Things I don’t like: the sort of in your-face evangelising I witnessed in the bowling alley; and a rather creepy feeling that members are constantly monitoring each other’s behaviour. But it’s not easy to separate the good and the bad, the faith and the fanaticism.

I’m still wrestling with this question on my last day with the London Church of Christ. We’re in a school hall in Camden for the Wednesday service. Halfway through, we reach the one part of the week the Church won’t let the BBC film: the moment when people sit round in small groups and hand over the slice of their income that the Church demands. Although most evangelical churches ask for a biblical ten per cent, the LCC regards this as a bare minimum, and it doesn’t exempt students and teenagers from the obligation. As I walk past one group, I catch sight of a bank statement being spread out on the table. JP flashes me a warning glance and I move away. In a way, this bizarre little scene helps me make up my mind. This isn’t a uniquely sinister cult; but it is well and truly trapped in the treacherous, centuries-old dynamics of the sect. Its members are classic True Believers, living their lives poised on a knife-edge between eternal bliss and perdition. New leaders rise up and just as quickly fall; half of al1 converts defect; intoxicating revivals alternate with vicious purges. But what’s the’ alternative?
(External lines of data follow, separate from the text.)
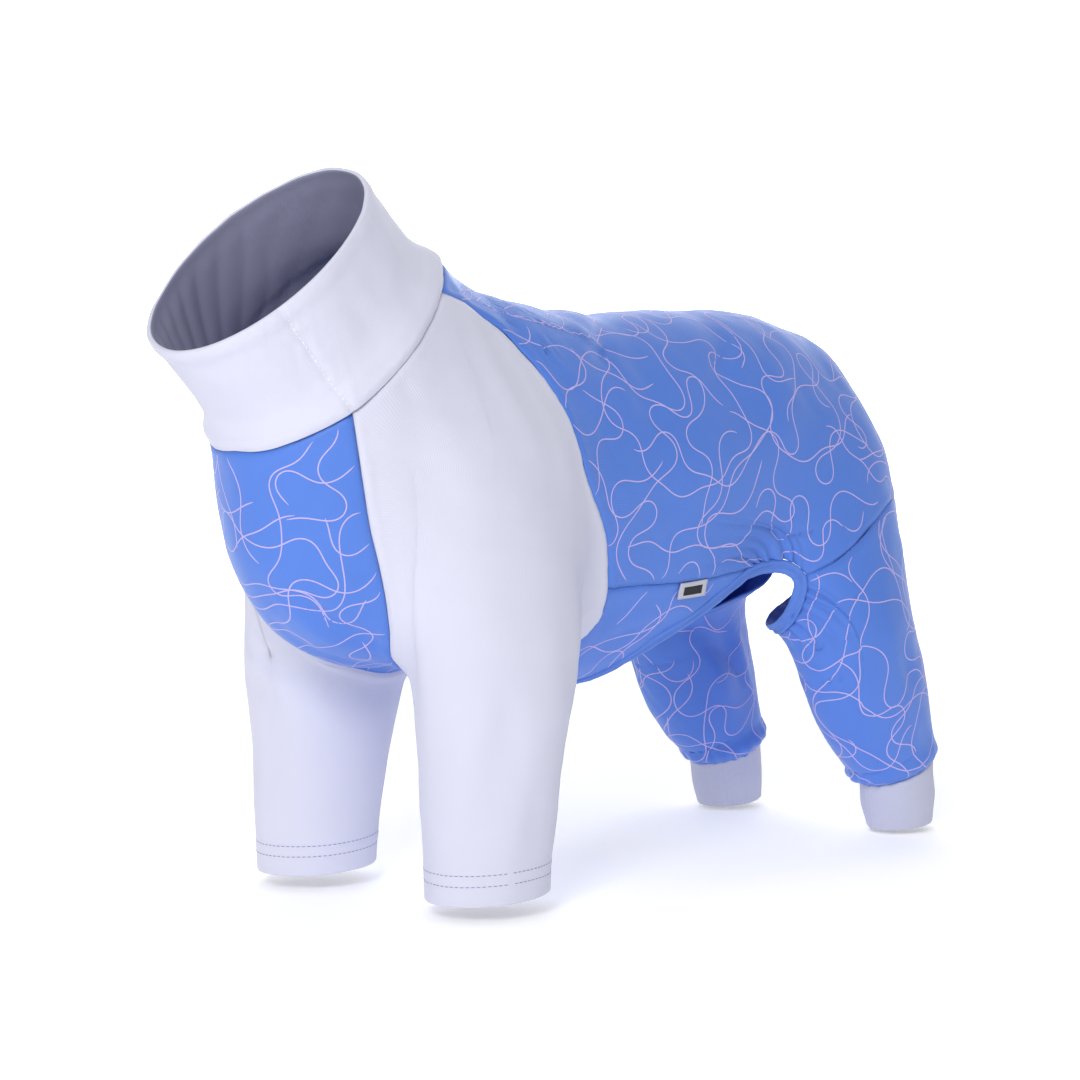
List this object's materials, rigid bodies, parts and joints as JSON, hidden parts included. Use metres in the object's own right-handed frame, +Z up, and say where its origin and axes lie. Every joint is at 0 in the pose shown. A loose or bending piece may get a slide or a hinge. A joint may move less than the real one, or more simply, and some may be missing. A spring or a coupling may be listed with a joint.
{
  "type": "dog jumpsuit",
  "caption": "Stretch-knit suit for a dog with a stand collar, raglan front sleeves, hind legs gathered into ribbed cuffs and a bound opening from belly to tail.",
  "frame": {"origin": "inner face of the back panel on the mid line, over the dog's withers, where the suit hangs on the back", "axes": "+X toward the tail, -Y the dog's left side, +Z up"},
  "size_m": [0.5705, 0.2174, 0.4126],
  "materials": {
    "pale_knit": "matte stretch knit",
    "printed_knit": "soft satin stretch knit with a thin line print",
    "ribbed_knit": "matte ribbed knit",
    "binding_knit": "matte folded elastic band",
    "woven_label": "smooth woven tape"
  },
  "bodies": {
    "root": {"collar": "pale_knit", "back_panel": "printed_knit", "chest_belly_panel": "printed_knit", "left_sleeve": "pale_knit", "right_sleeve": "pale_knit", "left_hind_leg": "printed_knit", "right_hind_leg": "printed_knit", "left_cuff": "ribbed_knit", "right_cuff": "ribbed_knit", "opening_binding": "binding_knit", "side_label": "woven_label"}
  },
  "joints": []
}
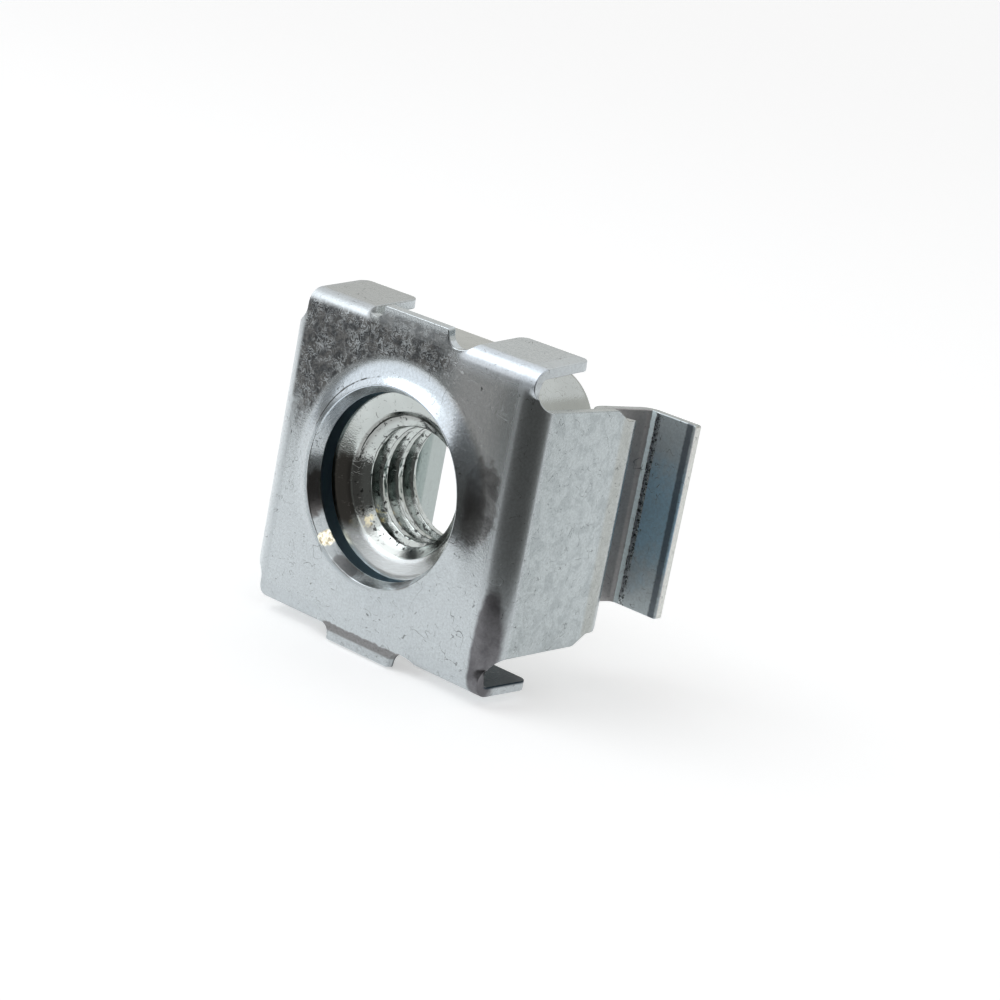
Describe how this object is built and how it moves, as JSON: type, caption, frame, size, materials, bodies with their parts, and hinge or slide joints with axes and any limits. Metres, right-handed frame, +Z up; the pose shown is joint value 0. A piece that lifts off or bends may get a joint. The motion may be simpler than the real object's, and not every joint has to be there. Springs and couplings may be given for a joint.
{
  "type": "cage nut",
  "caption": "Square steel nut held loose in a folded spring-sheet cage that clips into a square rail hole and takes a screw from the far side.",
  "frame": {"origin": "on the screw axis, in the outer face of the cage's front plate", "axes": "+X across the two spring legs, +Y along the screw axis from the front plate towards the lips, +Z up on the rail"},
  "size_m": [0.0171, 0.0116, 0.0154],
  "materials": {
    "cage_sheet": "bright zinc plate on spring steel, lightly scuffed",
    "nut_steel": "bright zinc plate on steel"
  },
  "bodies": {
    "root": {"spring_cage": "cage_sheet", "square_nut": "nut_steel"}
  },
  "joints": []
}
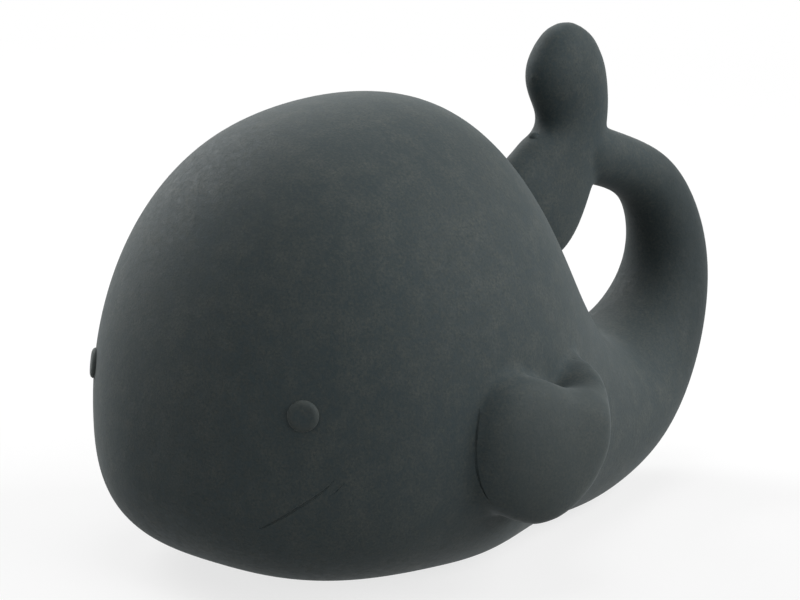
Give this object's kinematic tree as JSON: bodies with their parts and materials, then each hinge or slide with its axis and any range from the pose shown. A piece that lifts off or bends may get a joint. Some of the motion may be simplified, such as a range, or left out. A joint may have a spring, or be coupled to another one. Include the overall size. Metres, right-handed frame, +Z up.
{
  "type": "squeaky bath toy",
  "caption": "Hollow rubber bath whale with a round body, side flippers and a curled tail that makes a finger loop; a reed squeaker plugs into its belly.",
  "frame": {"origin": "on the floor, on the flat underside below the widest part of the head", "axes": "+Z up, -Y towards the nose, +X towards the whale's left side; the long way from nose to tail lies along Y"},
  "size_m": [0.0944, 0.1253, 0.0793],
  "materials": {
    "rubber": "matt, with a dusty sheen",
    "squeaker_plastic": "moulded, satin",
    "reed_film": "thin film, satin"
  },
  "bodies": {
    "whale": {"whale_skin": "rubber", "squeaker_housing": "squeaker_plastic", "squeaker_cap": "squeaker_plastic", "reed_seat": "squeaker_plastic", "reed_wedge": "squeaker_plastic"},
    "reed": {"reed_tongue": "reed_film"}
  },
  "joints": [
    {"name": "reed_beat", "type": "hinge", "parent": "whale", "child": "reed", "pos_m": [0, 0.022, 0.004], "axis": [0, 1, 0], "range_deg": [-2, 4], "stiffness_Nm_per_rad": 0.00005}
  ]
}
Perhaps Andy is right, and the LCC really is moving towards a new maturity; but it’s hard to see how it can do that without toning down its theology and becoming the sort of Church it doesn’t want to be.

After the service, I wander round the hall, saying goodbye. Everyone seems relaxed and happy. Including, I notice, the Latin American man from the bowling alley. He’s already learned how to do the sideways hug.